Yerel şirketlerle işbirliği amaçlıyoruz. DuPont Başkan Yardımcısı James Collins, yerel işbirliklerinin çok önem taşıdığını söylerken, şu yorumları yapıyor: “Tarımda bilimin rolü gitgide artıyor. Türkiye daha yolun başında; ama bu ürünler tarım sektörünün güçlü olduğu Türkiye için çok faydalı olabilir. Dupont olarak küresel anlamda her beş yılda bir, bir ülke seçiyoruz. Bu ülkede pazarı daha yakından anlamaya; müşteri ile daha yakın ilişkiler kurmaya ve yatırıma odaklanıyoruz. Çin, Hindistan bu kapsamda odaklandığımız ülkeler arasındaydı. Son olarak Türkiye ile ilgileniyoruz. Türkiye yerel yetenekler, fikirler konusunda çok zengin; inovasyonu destekleyen bir ülke. Burada yerel şirketlerle işbirliği yapmayı; gıda ve tarım konusundaki düzenlemelerin şekillenmesine katkı sağlamayı hedefliyoruz. Türkiye bizim için uzun vadede istikrarlı bir pazar. Öte yandan, Türkiye Dupont’un odaklandığı konulara uyum sağlayan birkaç ülke arasında yer alıyor. Türkiye’de tüm ürünlerimizin müşterisi var. Bu sayede işbirliği fırsatlarını da daha iyi değerlendirebiliyoruz.

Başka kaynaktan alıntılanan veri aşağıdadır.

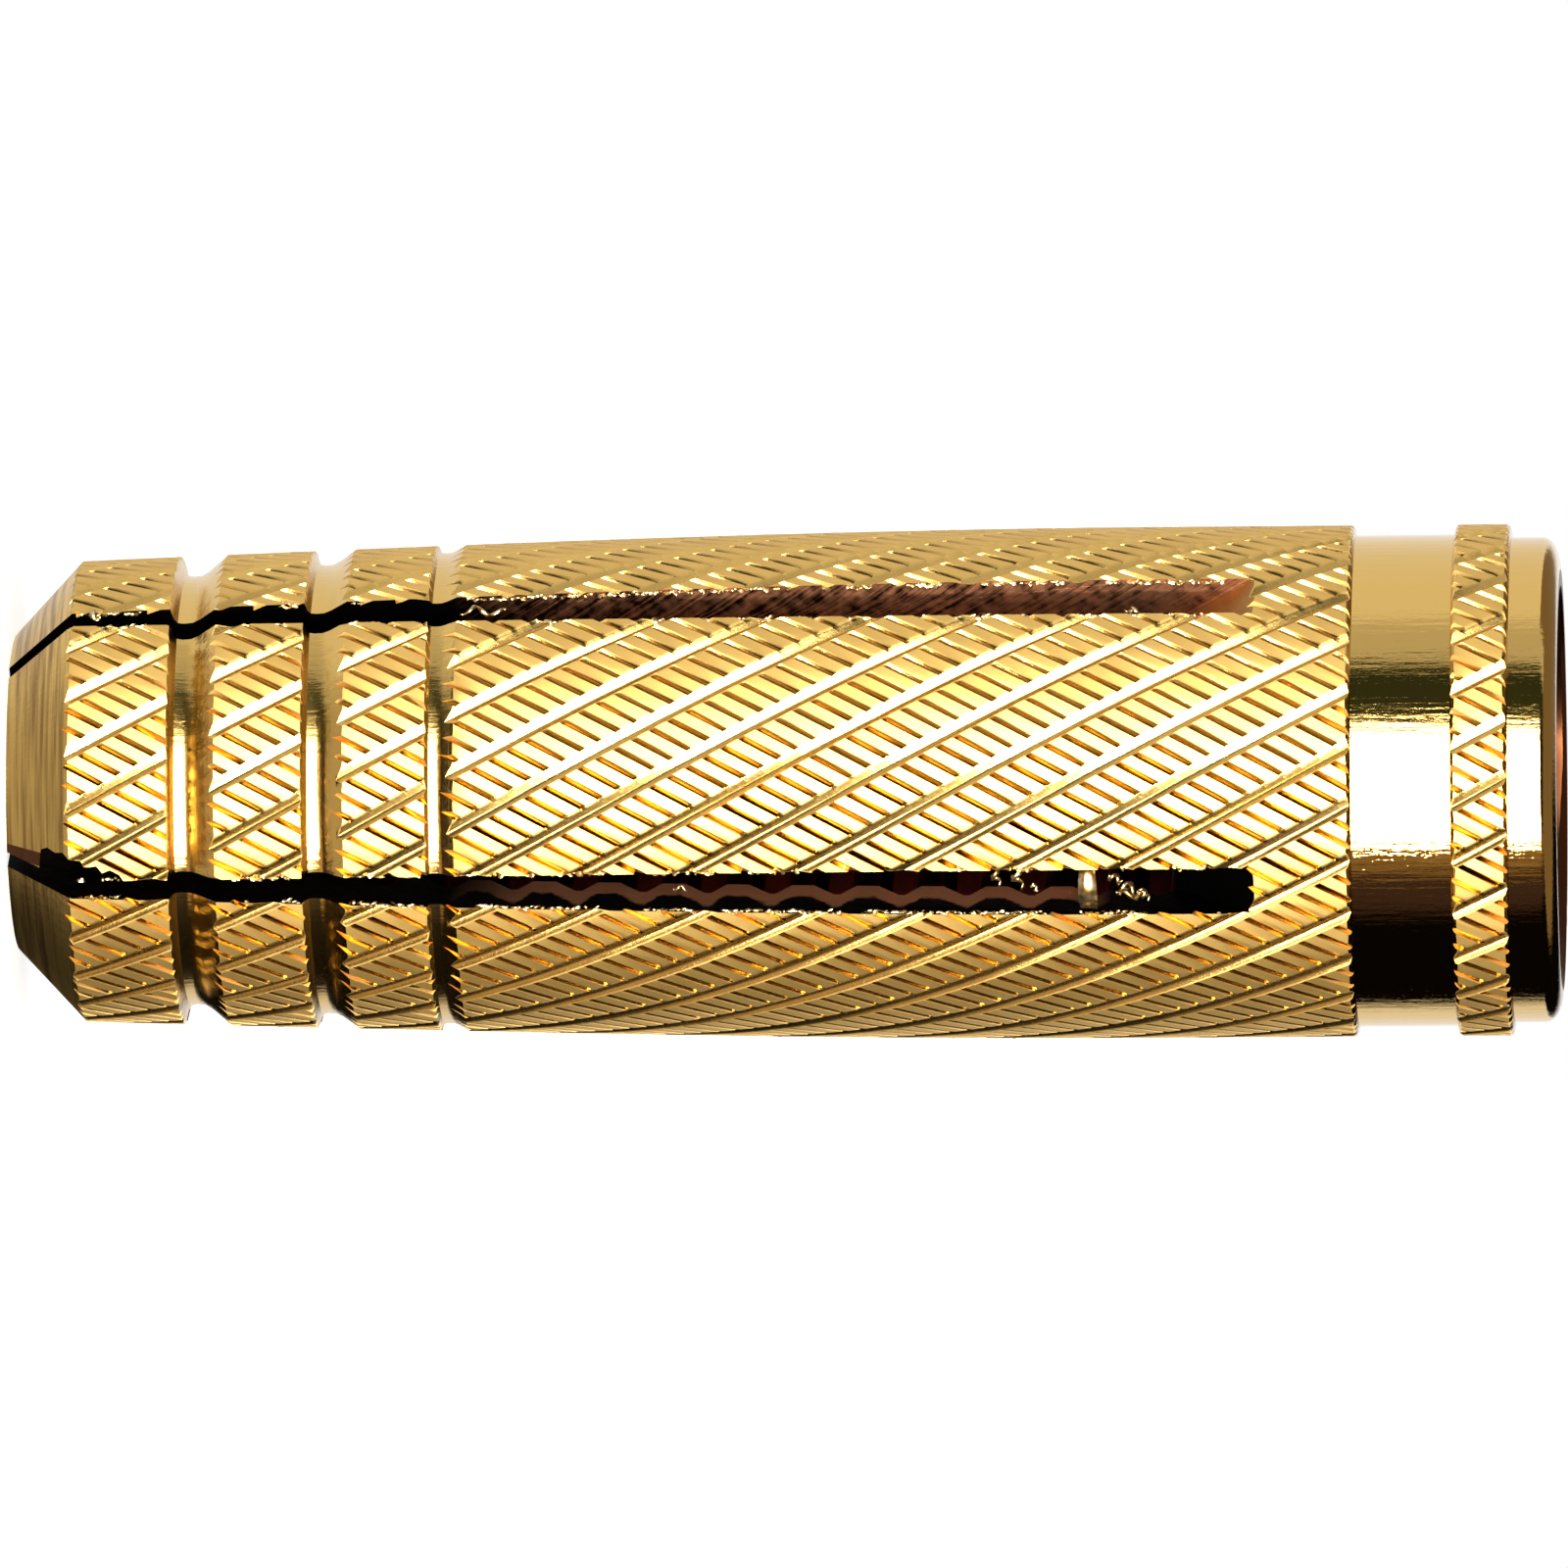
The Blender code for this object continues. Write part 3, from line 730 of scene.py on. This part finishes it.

“tarımsal zararlara karşı biyo teknoloji”

” DuPont Türkiye Ülke Müdürü Halide Aydınlık da, “Türkiye’nin tarımda bir dönüşüme ihtiyacı var. Tarım sektöründe değer ihraç etmemiz gerekiyor. DuPont bu kapsamda katma değer yaratıyor” diye ekliyor. Taxon Biosciences’ı bünyesine katma kararı olan DuPont, tohum ve mahsul koruma konusunda yenilikçi çözümler yaratmaya hazırlanıyor. Hedef, günümüzde çiftçilerin karşılaştığı pek çok zararlı ve yabancı ot problemlerine çözüm geliştirmek; sağlıklı, verimli ve karlı mahsuller elde edilmesini sağlamak ve böylece dünyanın sürdürülebilir bir şekilde beslenmesine katkı sağlamak. Bu kapsamda hububat ve şeker pancarından, patatese; pamuktan meyveye, domatesten tütüne kadar her alanda çiftçilerin karşılaştığı problemlere çözümler geliştiriliyor.

Dupont Türkiiye İnovasyon Merkezi

DuPont Başkan Yardımcısı James Collins’in dikkat çektiği bir diğer konu da inovasyonun sürdürülebilir istihdam yaratma konusunda önem taşıdığı. Küresel DuPont İnovasyon Merkezleri ağının bir parçası olan DuPont Türkiye İnovasyon Merkezi, DuPont’un dünyadaki on birinci, Avrupa, Ortadoğu ve Afrika (EMEA) Bölgesi’ndeki en büyük üçüncü inovasyon merkezi.